Summary for Lay Audience

Heart surgeries have evolved from high-risk open-heart surgeries to much safer minimally invasive procedures. Transcatheter interventions often involve repairing a structural heart disease by accessing the heart through veins and arteries. Thin, wire-like tools such as a guidewire are inserted in the body via limbs and are then used to traverse the vessels using live x-ray technology called fluoroscopy. Once the tools reach the heart, they are then positioned at the pathological, target site and deployed to deliver therapy. This positioning of tools is often facilitated using an external ultrasound probe. In this work, we explore the potential of using a novel intracardiac ultrasound probe (ICE) to assist transcatheter procedures in an image-guided system (IGS). We augment a Foresight ICE probe (Conavi Medical Inc.) with an electromagnetic tracking sensor so the probe’s position can be always tracked in 3D space. Calibration methods to track the exact location of the ICE image are described as well.
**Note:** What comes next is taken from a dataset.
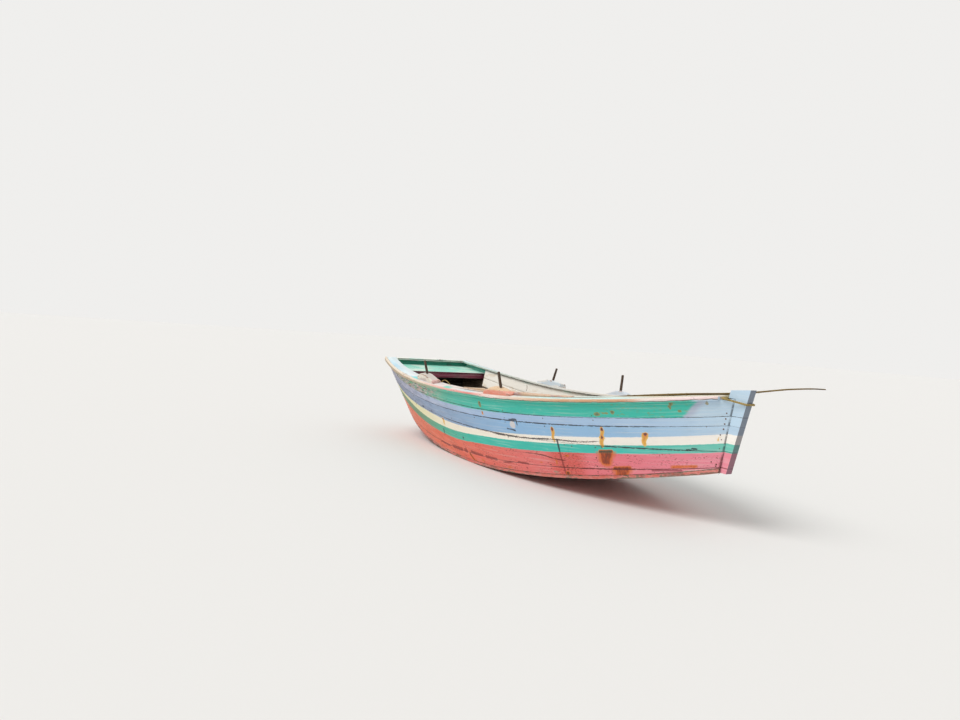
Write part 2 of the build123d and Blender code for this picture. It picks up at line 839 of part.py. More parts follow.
for name, pair in THOLES.items():
    for side, middle, length, aft, crown, fore, crown_share, pin_x, lean, free_length in pair:
        seat = pad_seat(middle, length)
        lean = math.radians(lean)
        pin_axis = Plane(
            origin=seat.origin + seat.x_dir * pin_x,
            x_dir=seat.y_dir,
            z_dir=seat.z_dir * math.cos(lean) + seat.x_dir * math.sin(lean),
        )
        pad = thole_pad(seat, pin_axis, length, aft, crown, fore, crown_share)
        pin = thole_pin(pin_axis, lean, crown, free_length)
        if side == "starboard":
            pad, pin = mirror(pad, about=Plane.XZ), mirror(pin, about=Plane.XZ)
        keep(pad, f"{side}_{name}_pad")
        keep(pin, f"{side}_{name}_pin")


# Mooring rope: over the planks' ends behind the head, then outside them and down to the stem's front
ROPE_OFF = ROPE_RADIUS + FIT
ROPE_AFT_X = HEAD_AFT_FOOT_X - SEAM - ROPE_OFF
ROPE_FRONT_Y = STEM_HALF + SEAM + ROPE_OFF
ROPE_AFT_Y = sheer_point(ROPE_AFT_X / SHEER_END_X).Y + ROPE_OFF
ROPE_AFT_Z = sheer_point((ROPE_AFT_X + ROPE_OFF) / SHEER_END_X).Z + ROPE_OFF + SEAM
with BuildPart() as rope:
    front_x = stem_front(ROPE_FRONT_Z) + ROPE_OFF * 1.2
    side = [(ROPE_AFT_X, ROPE_AFT_Y, ROPE_AFT_Z), (front_x, ROPE_FRONT_Y, ROPE_FRONT_Z)]
    corners = [Vector(x, -y, z) for x, y, z in side] + [Vector(*corner) for corner in reversed(side)]
    middle_aft = Vector(ROPE_AFT_X, 0, ROPE_AFT_Z)
    with BuildLine() as rope_line:
        FilletPolyline(middle_aft, *corners, middle_aft + Vector(0, 2 * SEAM, 0), radius=ROPE_BEND)
    with BuildSketch(Plane(origin=rope_line.line @ 0, z_dir=rope_line.line % 0)) as strand:
        RegularPolygon(ROPE_RADIUS, POLE_SIDES)
    sweep(transition=Transition.RIGHT)
keep(rope.part, "stem_rope")


# Pole: straight runs between its crooks
thwart_top = riser_top(THWART_X[0] - THWART_WIDTH / 2) + FIT + THWART
butt_slope = (riser_top(THWART_X[0] + THWART_WIDTH / 2) + FIT + THWART - thwart_top) / THWART_WIDTH
butt_z = thwart_top + butt_slope * (POLE_BUTT[0] - THWART_X[0] + THWART_WIDTH / 2) + POLE_BUTT_RADIUS + SEAM
butt = Vector(*POLE_BUTT, butt_z)
rest_x, rest_y = CAP_END_X - POLE_REST_BACK, STEM_HALF + FIT + POLE_REST_RADIUS
rest_share = rest_x / SHEER_END_X
rest_rise = (sheer_point(rest_share).Y - rest_y) * math.tan(cap_cant(rest_share))
rest = Vector(rest_x, rest_y, sheer_point(rest_share).Z + CAP_TOP + rest_rise + POLE_REST_RADIUS + POLE_OVER_CAP)
with BuildPart() as pole:
    knots = [(butt, POLE_BUTT_RADIUS)]
    knots += [(butt + (rest - butt) * way + Vector(0, 0, rise), r) for way, rise, r in POLE_CROOKS]
    knots += [(rest, POLE_REST_RADIUS)]
    knots += [(rest + Vector(dx, dy, dz), r) for dx, dy, dz, r in POLE_BEYOND]
    middles = [knot for knot, _ in knots]
    pole_sections = []
    for (knot, radius), behind, ahead in zip(knots, middles[:1] + middles, middles[1:] + middles[-1:]):
        with BuildSketch(Plane(origin=knot, x_dir=(0, 0, 1), z_dir=ahead - behind)) as pole_face:
            RegularPolygon(radius, POLE_SIDES)
        pole_sections.append(pole_face.sketch)
    loft(pole_sections, ruled=True)
keep(pole.part, "pole")


# The origin is under the middle of the whole, on the floor
boxes = [piece.bounding_box() for piece in PIECES.values()]
middle_x = (min(box.min.X for box in boxes) + max(box.max.X for box in boxes)) / 2
middle_y = (min(box.min.Y for box in boxes) + max(box.max.Y for box in boxes)) / 2
to_origin = Location((-middle_x, -middle_y, -min(box.min.Z for box in boxes)))
os.makedirs("parts", exist_ok=True)
for label, piece in PIECES.items():
    placed = piece.moved(to_origin)
    placed.label = label
    export_step(placed, f"parts/{label}.step")
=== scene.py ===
"""Looks of a planked beach rowing boat, built over its fixed solid model.

Each sub-assembly is a small class that builds and dresses its meshes, and each finish is a small class that
builds its material. Lengths are metres in the solid model's frame: X to the stem, Y to port, Z up.
"""

import functools
import json
import logging
import math
from dataclasses import dataclass, field
from enum import Enum
from typing import Callable, Iterable, Optional, Sequence

import bmesh
import bpy
import numpy as np
from bpy.types import Material, Mesh, MeshPolygon, Node, NodeSocket, NodeTree, Object
from mathutils import Matrix, Vector

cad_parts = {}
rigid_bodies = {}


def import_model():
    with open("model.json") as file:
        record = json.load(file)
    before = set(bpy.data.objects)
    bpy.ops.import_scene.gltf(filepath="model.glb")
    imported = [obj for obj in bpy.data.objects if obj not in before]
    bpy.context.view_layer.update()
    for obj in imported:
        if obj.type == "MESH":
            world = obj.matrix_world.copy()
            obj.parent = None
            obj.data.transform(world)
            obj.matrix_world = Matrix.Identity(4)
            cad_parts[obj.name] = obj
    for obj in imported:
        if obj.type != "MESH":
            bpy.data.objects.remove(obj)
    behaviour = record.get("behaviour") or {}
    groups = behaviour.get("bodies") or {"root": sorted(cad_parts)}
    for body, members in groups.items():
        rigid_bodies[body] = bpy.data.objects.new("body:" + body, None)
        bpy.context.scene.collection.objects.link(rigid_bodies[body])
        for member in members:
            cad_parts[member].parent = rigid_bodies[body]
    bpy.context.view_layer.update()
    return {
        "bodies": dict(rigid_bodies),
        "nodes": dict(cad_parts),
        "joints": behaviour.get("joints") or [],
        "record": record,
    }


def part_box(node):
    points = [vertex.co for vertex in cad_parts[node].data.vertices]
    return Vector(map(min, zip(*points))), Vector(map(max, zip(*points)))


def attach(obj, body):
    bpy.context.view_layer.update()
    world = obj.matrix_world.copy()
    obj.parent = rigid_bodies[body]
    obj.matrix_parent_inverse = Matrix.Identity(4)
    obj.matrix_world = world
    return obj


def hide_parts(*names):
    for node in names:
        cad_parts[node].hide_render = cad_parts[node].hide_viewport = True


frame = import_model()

log = logging.getLogger("rowing_boat")

Array = np.ndarray
Colour = tuple[float, float, float]
Triple = tuple[float, float, float]
Chip = tuple[int, int, int]
Plane = tuple[Triple, float, Colour]
Stops = Sequence[tuple[float, Chip]]
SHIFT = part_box("transom_cap")[0].x + 0.006
LENGTH = 4.514


def paint(red: int, green: int, blue: int) -> Colour:
    """Linear colour of a paint chip written in 0-255 steps."""
    steps = [value / 255 for value in (red, green, blue)]
    return tuple(s / 12.92 if s <= 0.04045 else ((s + 0.055) / 1.055) ** 2.4 for s in steps)


class Side(Enum):
    """The two sides of the boat, with the sign of their Y."""

    PORT = 1
    STARBOARD = -1

    @property
    def prefix(self) -> str:
        """Start of this side's piece names."""
        return self.name.lower()


# ---- unevenness


@dataclass(frozen=True)
class Unevenness:
    """Smooth repeatable random values over a plane, for worn edges and wavering lines."""

    seed: int
    size: int = 256

    @functools.cached_property
    def lattice(self) -> Array:
        """Square of random values that the plane is covered with."""
        return np.random.default_rng(self.seed).random((self.size, self.size))

    def __call__(self, x: Array, y: Array | float = 0.0) -> Array:
        """Value from 0 to 1 at each place.

        Args:
            x: First coordinate, one lattice step per unit.
            y: Second coordinate.

        Returns:
            The smoothly joined values.
        """
        x, y = np.broadcast_arrays(np.asarray(x, float), np.asarray(y, float))
        left, low = np.floor(x).astype(int), np.floor(y).astype(int)
        along, up = x - left, y - low
        along, up = along * along * (3 - 2 * along), up * up * (3 - 2 * up)
        grid, n = self.lattice, self.size
        near = grid[left % n, low % n] * (1 - along) + grid[(left + 1) % n, low % n] * along
        far = grid[left % n, (low + 1) % n] * (1 - along) + grid[(left + 1) % n, (low + 1) % n] * along
        return near * (1 - up) + far * up


# ---- hull lines


def unit(vectors: Array) -> Array:
    """Vectors of length one."""
    return vectors / np.linalg.norm(vectors, axis=-1, keepdims=True)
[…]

The second objective is to demonstrate the feasibility of using a tracked ICE probe in order to generate a vascular roadmap which can then be followed by a tracked guidewire to navigate the vessels. We designed an ultrasound-realistic vessel phantom and reconstructed the vessel in real-time using deep learning methods. The results indicate that ultrasound technology can be used instead of fluoroscopy to visualize and traverse the vessels. The third objective is to develop an IGS to assist the positioning of a therapeutic device during tricuspid valve repair surgery. Current imaging standards produce suboptimal imaging of the tricuspid valve and it can be challenging to identify the site of tricuspid valve regurgitation. We designed an algorithm to automatically detect the location of the regurgitation site from the color Doppler imaging on a tracked ICE probe. This method helps pre-map the location the clinicians have to target with the therapeutic device. This work demonstrates some of the ways an ICE ultrasound technology can improve and assist the existing procedural workflows by providing more information to the clinicians safely and accurately.